### YOUR TASK
Reproduce, exactly and in full, only the lines below from the one containing "Model this object" through the one containing "# The origin".

>>

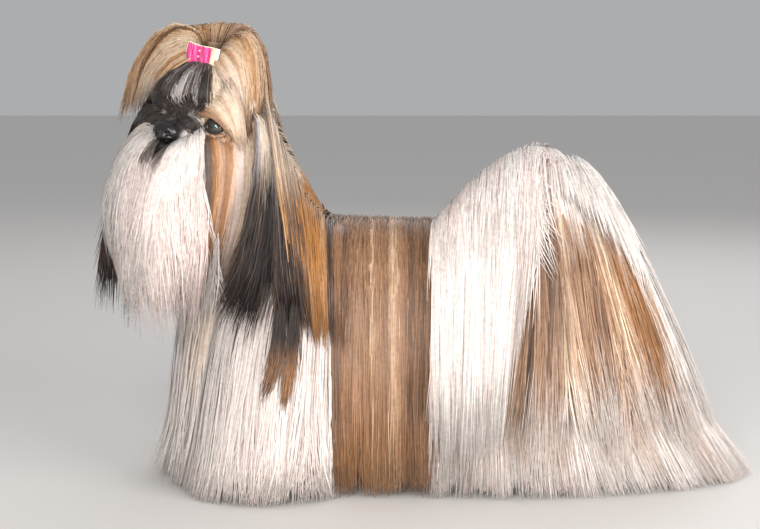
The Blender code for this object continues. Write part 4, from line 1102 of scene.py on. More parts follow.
def fine_grain(tree, scale, low, high):
    """A factor that varies from low to high over the piece in fine grain."""
    place = node(tree, "ShaderNodeTexCoord")
    noise = node(tree, "ShaderNodeTexNoise")
    noise.inputs["Scale"].default_value = scale
    noise.inputs["Detail"].default_value = 3
    tree.links.new(place.outputs["Object"], noise.inputs["Vector"])
    spread = node(tree, "ShaderNodeMapRange")
    spread.inputs["From Min"].default_value = 0.3
    spread.inputs["From Max"].default_value = 0.7
    spread.inputs["To Min"].default_value = low
    spread.inputs["To Max"].default_value = high
    tree.links.new(noise.outputs["Fac"], spread.inputs["Value"])
    return noise, spread.outputs["Result"]


def times(tree, colour, factor):
    """The colour made lighter or darker by the factor."""
    scale = node(tree, "ShaderNodeVectorMath", operation="SCALE")
    tree.links.new(colour, scale.inputs[0])
    tree.links.new(factor, scale.inputs["Scale"])
    return scale.outputs["Vector"]


def hair_material(name, roughness):
    made, tree, shader = material(name, roughness)
    tint = node(tree, "ShaderNodeAttribute", attribute_name="tint")
    _, grain = fine_grain(tree, 260, 0.86, 1.12)
    tree.links.new(times(tree, tint.outputs["Color"], grain), shader.inputs["Base Color"])
    dark = name == "dark_hair"
    shader.inputs["Specular IOR Level"].default_value = 0.16 if dark else 0.38
    shader.inputs["Sheen Weight"].default_value = 0.03 if dark else 0.12
    shader.inputs["Sheen Roughness"].default_value = 0.4
    return made


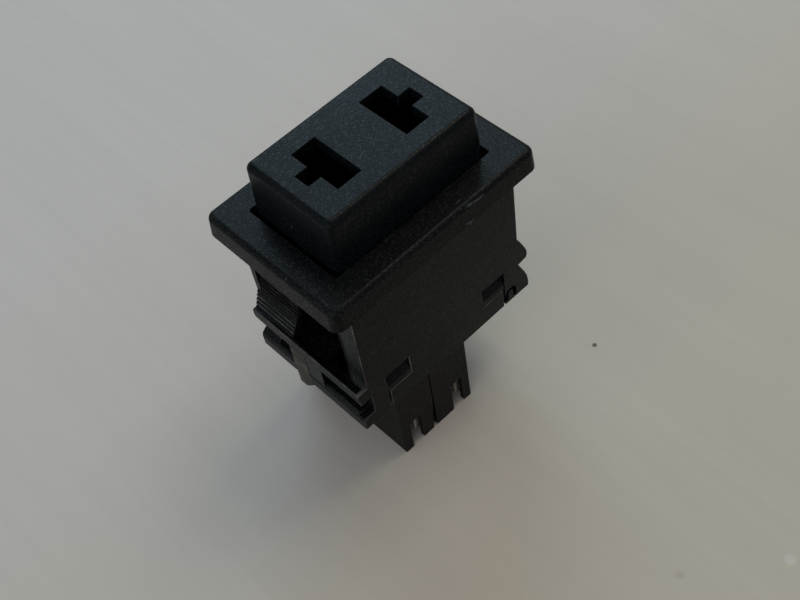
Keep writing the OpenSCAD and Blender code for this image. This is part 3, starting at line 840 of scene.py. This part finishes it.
@dataclass
class Springs:
    """Return spring and the two contact springs, wound from round wire."""
    windings: tuple[Winding, ...] = (
        Winding("return_spring", Body.CASE, 0.275 * MM, 8.0, 0.66),
        Winding("contact_spring_front", Body.PLUNGER, 0.2 * MM, 5.0, 0.645),
        Winding("contact_spring_back", Body.PLUNGER, 0.2 * MM, 5.0, 0.645))
    steps: int = 40
    sides: int = 14

    def winding_tree(self) -> bpy.types.NodeTree:
        """Builds the Geometry Nodes tree that winds a spring with a closed turn at each end.

        Returns:
            The tree, with named inputs for the spring's sizes.
        """
        tree = bpy.data.node_groups.new("Wound spring", "GeometryNodeTree")
        tree.interface.new_socket("Geometry", in_out="OUTPUT", socket_type="NodeSocketGeometry")
        kinds = {"Centre": "NodeSocketVector", "Mean radius": "NodeSocketFloat",
                 "Wire radius": "NodeSocketFloat", "Height": "NodeSocketFloat",
                 "Turns": "NodeSocketFloat", "Points": "NodeSocketInt", "Sides": "NodeSocketInt",
                 "Wire": "NodeSocketMaterial"}
        for name, kind in kinds.items():
            tree.interface.new_socket(name, in_out="INPUT", socket_type=kind)
        build = Nodes(tree)
        given = {s.name: s for s in build.add("NodeGroupInput").outputs}
        line = build.add("GeometryNodeMeshLine", mode="OFFSET")
        build.link(given["Points"], line.inputs["Count"])
        share = build.math("DIVIDE", build.add("GeometryNodeInputIndex").outputs[0],
                           build.math("SUBTRACT", given["Points"], 1.0))
        turn = build.math("MULTIPLY", share, given["Turns"])
        angle = build.math("MULTIPLY", turn, 2.0 * math.pi)
        # Height: one wire a turn in the closed ends, an even pitch between them
        first = build.math("MINIMUM", turn, 1.0)
        before_last = build.math("SUBTRACT", given["Turns"], 1.0)
        last = build.math("MAXIMUM", build.math("SUBTRACT", turn, before_last), 0.0)
        middle = build.math("SUBTRACT", turn, build.math("ADD", first, last))
        wire = build.math("MULTIPLY", given["Wire radius"], 2.0)
        free = build.math("SUBTRACT", given["Height"], build.math("MULTIPLY", wire, 3.0))
        pitch = build.math("DIVIDE", free, build.math("SUBTRACT", given["Turns"], 2.0))
        ends = build.math("MULTIPLY", build.math("ADD", first, last), wire)
        rise = build.math("ADD", build.math("MULTIPLY_ADD", middle, pitch, ends), given["Wire radius"])
        out = build.add("ShaderNodeCombineXYZ")
        build.link(build.math("MULTIPLY", build.math("COSINE", angle), given["Mean radius"]), out.inputs[0])
        build.link(build.math("MULTIPLY", build.math("SINE", angle), given["Mean radius"]), out.inputs[1])
        build.link(rise, out.inputs[2])
        place = build.add("ShaderNodeVectorMath", operation="ADD")
        build.link(out.outputs[0], place.inputs[0])
        build.link(given["Centre"], place.inputs[1])
        bend = build.add("GeometryNodeSetPosition")
        build.link(line.outputs[0], bend.inputs["Geometry"])
        build.link(place.outputs[0], bend.inputs["Position"])
        path = build.add("GeometryNodeMeshToCurve")
        build.link(bend.outputs[0], path.inputs["Mesh"])
        ring = build.add("GeometryNodeCurvePrimitiveCircle", mode="RADIUS")
        build.link(given["Sides"], ring.inputs["Resolution"])
        build.link(given["Wire radius"], ring.inputs["Radius"])
        tube = build.add("GeometryNodeCurveToMesh")
        build.link(path.outputs[0], tube.inputs["Curve"])
        build.link(ring.outputs[0], tube.inputs["Profile Curve"])
        tube.inputs["Fill Caps"].default_value = True
        whole = build.add("GeometryNodeRealizeInstances")
        build.link(tube.outputs[0], whole.inputs[0])
        dressed = build.add("GeometryNodeSetMaterial")
        build.link(whole.outputs[0], dressed.inputs["Geometry"])
        build.link(given["Wire"], dressed.inputs["Material"])
        build.link(dressed.outputs[0], build.add("NodeGroupOutput").inputs[0])
        return tree

    def wind(self, winding: Winding, tree: bpy.types.NodeTree, finishes: Finishes) -> None:
        """Winds one spring in the space of its solid.

        Args:
            winding: Sizes of the spring.
            tree: The winding tree.
            finishes: Finishes of the switch.
        """
        low, high = (Vector(corner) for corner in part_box(winding.node))
        across = min(high.x - low.x, high.y - low.y)
        holder = bpy.data.objects.new("winding", bpy.data.meshes.new("winding"))
        bpy.context.scene.collection.objects.link(holder)
        modifier = holder.modifiers.new("Winding", "NODES")
        modifier.node_group = tree
        values = {"Centre": ((low.x + high.x) / 2, (low.y + high.y) / 2, low.z),
                  "Mean radius": across / 2 - winding.wire, "Wire radius": winding.wire,
                  "Height": high.z - low.z, "Turns": winding.turns,
                  "Points": int(self.steps * winding.turns) + 1, "Sides": self.sides,
                  "Wire": finishes.materials[Slot.WIRE]}
        for item in tree.interface.items_tree:
            if item.in_out == "INPUT":
                modifier[item.identifier] = values[item.name]
        piece = baked(holder, f"{winding.node}_wire")
        skin = bmesh.new()
        skin.from_mesh(piece.data)
        bmesh.ops.recalc_face_normals(skin, faces=skin.faces)
        skin.to_mesh(piece.data)
        skin.free()
        piece.data.shade_smooth()
        piece.data.set_sharp_from_angle(angle=WIRE_SMOOTH)
        finishes.dress(piece, Slot.WIRE)
        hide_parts(winding.node)
        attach(piece, winding.body.value)
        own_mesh(piece)
        report(piece)

    def build(self, finishes: Finishes) -> None:
        """Winds all three springs.

        Args:
            finishes: Finishes of the switch.
        """
        tree = self.winding_tree()
        for winding in self.windings:
            self.wind(winding, tree, finishes)


# ---------------------------------------------------------------- studio

@dataclass(frozen=True)
class SoftBox:
    """One soft studio lamp, aimed at the switch."""
    name: str
    place: tuple[float, float, float]
    size: float
    power: float
    colour: Colour

    def build(self, target: Vector) -> None:
        """Adds the lamp.

        Args:
            target: Point that it faces.
        """
        lamp = bpy.data.lights.new(self.name, "AREA")
        lamp.shape = "SQUARE"
        lamp.size = self.size
        lamp.energy = self.power
        lamp.color = self.colour
        holder = bpy.data.objects.new(self.name, lamp)
        holder.location = self.place
        holder.rotation_euler = (target - Vector(self.place)).to_track_quat("-Z", "Y").to_euler()
        bpy.context.scene.collection.objects.link(holder)


@dataclass
class Studio:
    """Floor, lamps, room light and camera; eye is in millimetres and turn is a rotation vector."""
    floor_half: float = 0.9
    floor_steps: int = 8
    # Floor colours at the back and at the front; the darker, warmer front colour is painted shade
    paper: MattPaper = MattPaper("Floor paper", linear(188, 184, 181), linear(180, 172, 159), marks=(
        PaperMark((18.4 * MM, -16.0 * MM, 0.0), 0.45 * MM, linear(60, 52, 44), 0.8),
        PaperMark((0.8 * MM, -43.4 * MM, 0.0), 0.7 * MM, linear(120, 108, 88), 0.2),
        PaperMark((10.5 * MM, -51.2 * MM, 0.0), 0.9 * MM, linear(196, 196, 192), 0.4)))
    room: Colour = (0.345, 0.36, 0.385)
    lamps: tuple[SoftBox, ...] = (
        SoftBox("Cool back light", (0.42, 0.62, 0.62), 0.5, 3.0, (0.6, 0.85, 1.0)),
        SoftBox("Warm side light", (0.38, -0.02, 0.72), 0.36, 1.55, (1.0, 0.92, 0.7)),
        SoftBox("Left room light", (-1.2, -0.2, 0.44), 1.7, 8.2, (0.97, 0.985, 1.0)))
    eye: tuple[float, float, float] = (-48.803, -70.591, 129.130)
    turn: tuple[float, float, float] = (2.304016, -0.989020, 0.171676)
    lens: float = 53.2025
    sensor: float = 36.0

    def floor(self) -> None:
        """Lays the floor under the switch."""
        skin = bmesh.new()
        bmesh.ops.create_grid(skin, x_segments=self.floor_steps, y_segments=self.floor_steps,
                              size=self.floor_half)
        mesh = bpy.data.meshes.new("floor")
        skin.to_mesh(mesh)
        skin.free()
        sheet = bpy.data.objects.new("floor", mesh)
        bpy.context.scene.collection.objects.link(sheet)
        mesh.materials.append(self.paper.material())

    def world(self) -> None:
        """Sets the even room light."""
        world = bpy.data.worlds.new("Room")
        world.use_nodes = True
        backdrop = world.node_tree.nodes["Background"]
        backdrop.inputs["Color"].default_value = (*self.room, 1.0)
        backdrop.inputs["Strength"].default_value = 1.0
        bpy.context.scene.world = world

    def camera(self) -> None:
        """Places the camera."""
        axis = Vector(self.turn)
        rows = Matrix.Rotation(axis.length, 3, axis.normalized())
        right, up, back = rows[0], -rows[1], -rows[2]
        pose = Matrix((right, up, back)).transposed().to_4x4()
        pose.translation = Vector(self.eye) * MM
        lens = bpy.data.cameras.new("Camera")
        lens.sensor_width = self.sensor
        lens.lens = self.lens
        lens.clip_start = 0.005
        lens.clip_end = 10.0
        holder = bpy.data.objects.new("Camera", lens)
        holder.matrix_world = pose
        bpy.context.scene.collection.objects.link(holder)
        bpy.context.scene.camera = holder

    def build(self) -> None:
        """Builds the whole studio."""
        self.floor()
        self.world()
        low, high = (Vector(corner) for corner in CAD_BOX)
        for lamp in self.lamps:
            lamp.build((low + high) / 2)
        self.camera()
        bpy.context.scene.view_settings.view_transform = "Standard"


def main() -> None:
    """Builds the switch and its studio."""
    logging.basicConfig(level=logging.INFO, format="%(name)s %(message)s")
    finishes = Finishes.built()
    for assembly in (Housing(), TerminalBase(), Plunger(), Contacts(), Springs()):
        LOG.info("building %s", type(assembly).__name__)
        assembly.build(finishes)
    Studio().build()


if __name__ == "__main__":
    main()
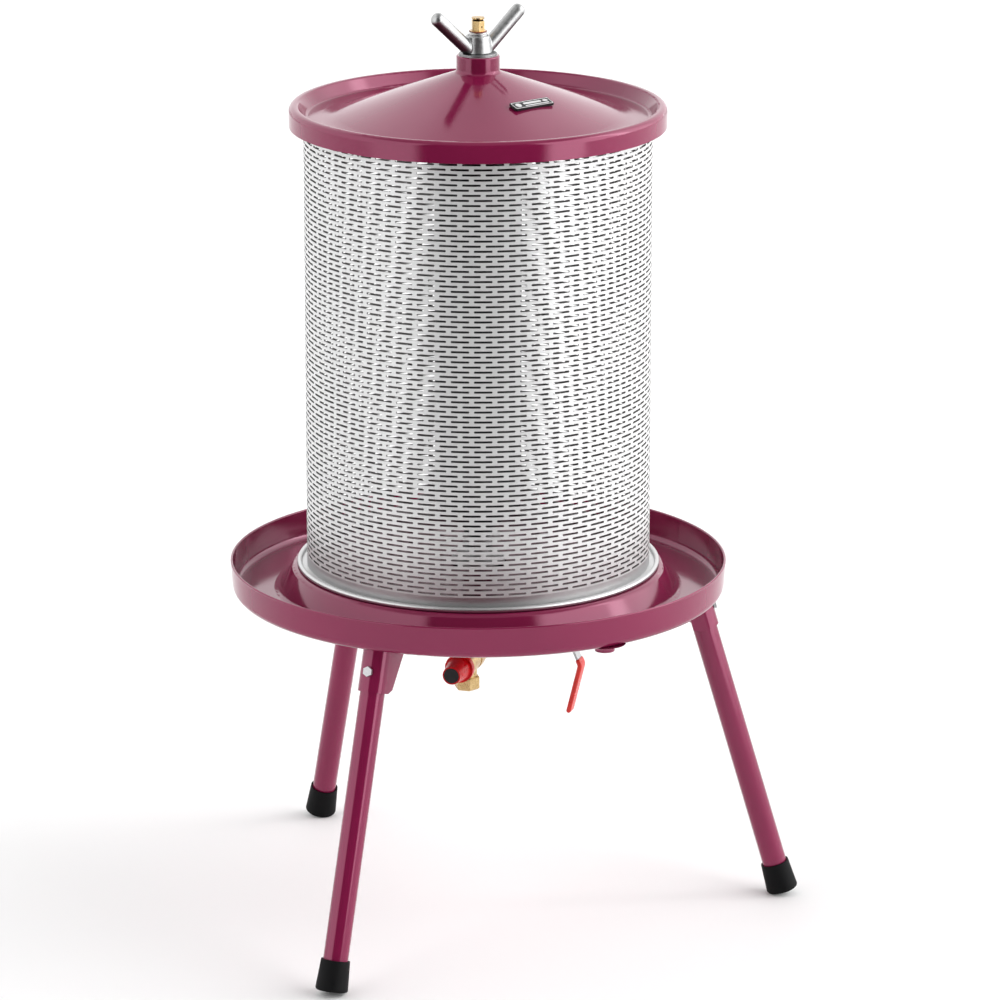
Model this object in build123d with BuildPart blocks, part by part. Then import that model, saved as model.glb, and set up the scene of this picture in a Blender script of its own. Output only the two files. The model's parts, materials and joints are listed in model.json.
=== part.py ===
from build123d import *

import os
from math import cos, radians, sin

# Water-bladder basket press for fruit: a slotted basket on a three-legged juice tray.

os.makedirs("parts", exist_ok=True)

# ---- driving dimensions, mm ----------------------------------------------------------
# The origin is on the press axis at floor level. The drain spout points towards -Y.

SHEET = 2.0  # painted steel sheet of the tray and the lid
GAP = 0.3  # clearance between pieces that only lie on each other
SNUG = 0.05  # clearance between pieces pushed or screwed together

LEG_ANGLES = (-30.0, -150.0, 90.0)  # directions of the three legs, degrees
LEG_TILT = 16.4  # lean of a leg from upright, degrees
LEG_SWAY = 0.5  # its sideways lean, from the play in its bracket, degrees
LEG_FLOOR_R = 305.6  # where a leg's centre line meets the floor
LEG_R = 12.0
LEG_WALL = 1.5
LEG_TOP_Z = 318.6
LEG_START = 9.0  # the tube stands this far up inside its foot

SADDLE_R = LEG_R + 0.15
SADDLE_SHEET = 2.15
SADDLE_SIDE = 34.0

FOOT_R = 15.8  # rubber foot, at its bottom
FOOT_TOP_R = 13.9
FOOT_LENGTH = 30.0
FOOT_FLAT = 0.8  # how much of the tilted sole is worn level
FOOT_EDGE_R = 2.5

BOLT_Z = 297.4
BOLT_R = 3.0
BOLT_HEAD_FLATS = 8.6
BOLT_HEAD = 2.8
BOLT_LENGTH = 34.0
LEG_NUT = 5.0

TRAY_R = 242.6
TRAY_RIM_Z = 355.0
TRAY_FLOOR_Z = 325.4
TRAY_CORNER_R = 6.5
PLATFORM_R = 180.5  # raised seat for the basket
PLATFORM_Z = 349.2
PLATFORM_EDGE_R = 6.0
CHANNEL_R = 195.0  # foot of the slope between the platform and the juice channel
CHANNEL_EDGE_R = 9.0
RIM_BEAD_R = 1.2

SPOUT_ANGLE = -90.0
SPOUT_CENTRE_R = 222.0
SPOUT_R = 9.5
SPOUT_WALL = 1.5
SPOUT_DROP = 7.3  # how far it hangs below the tray
SPOUT_FLARE_R = 20.0  # where it spreads out against the tray
SPOUT_FLARE = 2.6

BASKET_R = 167.5
BASKET_WALL = 1.5
BASKET_FOOT_Z = PLATFORM_Z + GAP
BASKET_TOP_Z = 789.6
FLANGE_R = 177.3
FLANGE_BEAD_R = 2.5
COLLAR_TOP_Z = 362.0  # top of the rolled foot ring

LID_R = 181.4
LID_SKIRT_Z = 785.8
LID_CREST_Z = 805.7
LID_CREST_R = 173.0
LID_VALLEY_Z = 793.7
LID_VALLEY_R = (143.6, 165.3)
NECK_R = 20.8
NECK_TOP_Z = 853.5
NECK_FOOT_Z = 837.4
BUSH_DROP = 6.0
SEAL_WALL = 2.3
SEAL_HEIGHT = 5.0
NECK_EDGE_R = 1.6
BADGE_AT = 79.0  # distance of the badge's middle from the press axis
BADGE_ANGLE = -83.0
BADGE_WIDTH = 12.0
BADGE_LENGTH = 47.0
BADGE_THICK = 2.2
BADGE_CORNER_R = 1.5

NUT_WASHER_R = 18.2
NUT_WASHER = 2.3
HUB_FOOT_R = 13.5
HUB_TOP_R = 11.5
HUB_TOP_Z = 872.7
WING_R = 6.8
WING_RISE = 42.5  # degrees above level
WING_FOOT_Z = 850.3  # where the wings' centre lines would meet
WING_LENGTH = 67.3

TUBE_R = 10.65
TUBE_BORE_R = 8.0
TUBE_FOOT_Z = 268.0
THREAD_R = 9.0
THREAD_FOOT_Z = 844.0
TUBE_TOP_Z = 876.0
THREAD_CHAMFER = 0.5
WATER_HOLE_R = 2.5
WATER_HOLE_HEIGHTS = (440.0, 580.0, 720.0)

BLADDER_R = 42.0
BLADDER_WALL = 3.5
BLADDER_FOOT_Z = 366.0
BLADDER_TOP_Z = 780.0
BLADDER_CUFF = 18.0
BLADDER_SHOULDER = 22.0
CLAMP_BAND = 1.0
CLAMP_WIDTH = 9.0
CLAMP_INSET = 3.0
CLAMP_SCREW = 7.0

COLLAR_R = 26.0
COLLAR_THICK = 6.0
GASKET = 1.5
LOCK_WASHER = 2.0
LOCK_NUT = 10.0
LOCK_NUT_FLATS = 36.0

VENT_GASKET = 0.9
VENT_SHOULDER_Z = TUBE_TOP_Z + VENT_GASKET
VENT_SHANK = 14.0
VENT_HEX = 9.7
VENT_FLATS = 11.4
VENT_TURN = 7.3
VENT_HOLE_ANGLE = VENT_TURN - 90.0
VENT_HOLE_Z = 880.9
VENT_HOLE_R = 0.9
VENT_WASHER = 0.6
VENT_SCREW_R = 2.2
VENT_SCREW_LENGTH = 10.0
VENT_NECK_R = 4.6
VENT_HEAD_R = 6.2
VENT_LIP = 1.2
VENT_SLOT = 1.4
VENT_TOP_Z = 889.8

MANIFOLD_Z = 258.0
WATER_ANGLE = 40.0  # the water inlet points this way, the relief valve the opposite way
RELIEF_ANGLE = WATER_ANGLE - 180.0
FITTING_BORE_R = 6.5
STUB_R = 8.95  # male threads that go into the tee and the valve
STUB_START = 16.0
RUN_R = 11.3  # the tee's level run
RUN_BAND_R = 12.6
TEE_HALF = 27.0
TEE_R = 13.0  # its upright branch
TEE_BAND_R = 16.0
TEE_BAND = 10.0
TEE_TOP_Z = 286.0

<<

### SOLUTION TO THE PROBLEM
Model this object in build123d with BuildPart blocks, part by part. Then import that model, saved as model.glb, and set up the scene of this picture in a Blender script of its own. Output only the two files. The model's parts, materials and joints are listed in model.json.
=== part.py ===
from build123d import *

import os
from math import cos, radians, sin

# Water-bladder basket press for fruit: a slotted basket on a three-legged juice tray.

os.makedirs("parts", exist_ok=True)

# ---- driving dimensions, mm ----------------------------------------------------------
# The origin is on the press axis at floor level. The drain spout points towards -Y.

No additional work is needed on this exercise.